Each has progressive principles, based around passing and pressing, but each has had defensive difficulties during the season. Their transfer records in the last 12 months have been miserable. Rodgers has a solitary success, Emre Can, to show for his £117 million outlay. Pochettino’s strongest side may not include any of his signings. Martinez has fared best, thanks to Aaron Lennon’s impact on loan and Romelu Lukaku’s 20-goal haul, but a £28 million forward probably should be that potent. They are innovators, trumpeted talents whose willingness to gamble on untried players has earned them admirers but, as managers, each looks a work in progress, rather than the finished article. Each might benefit from the pragmatism experience tends to provide.

Soccer - Barclays Premier League - Aston Villa v Everton - Villa Park Source: Scott Heavey

Only one up-and-coming manager, Garry Monk, who has married defensive solidity with tactical nous and a fine big-game record, has dramatically enhanced his standing in the Premier League this season. He and Ronald Koeman have been the two revelations but the Dutchman, a 52-year-old in his eighth managerial job, is no bright young thing. Nor is Nigel Pearson, who is only five months Koeman’s junior.

Perhaps Tim Sherwood will win the FA Cup and effect the transition from promising newcomer to proven high-level performer. He has rescued Aston Villa from a battle at the bottom they should never have been in, but it is notable that the real relegation Red Adairs were a tried-and-trusted pair.

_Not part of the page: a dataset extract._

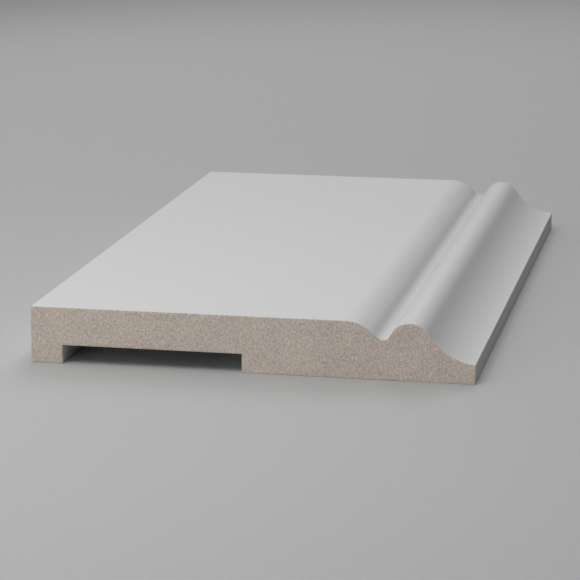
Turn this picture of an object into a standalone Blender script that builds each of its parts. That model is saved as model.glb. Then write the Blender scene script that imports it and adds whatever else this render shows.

Alan Pardew and Tony Pulis have been there, done it before and, in the Welshman’s case, got the baseball cap to prove it. Mourinho, Van Gaal, Wenger and Pellegrini have the medals to show for their prowess. Ageism may prevail in other parts of society but management’s old guard have held off their supposed successors. As the table shows, there is quite a gap between those with an illustrious past and those who dream of a brighter future.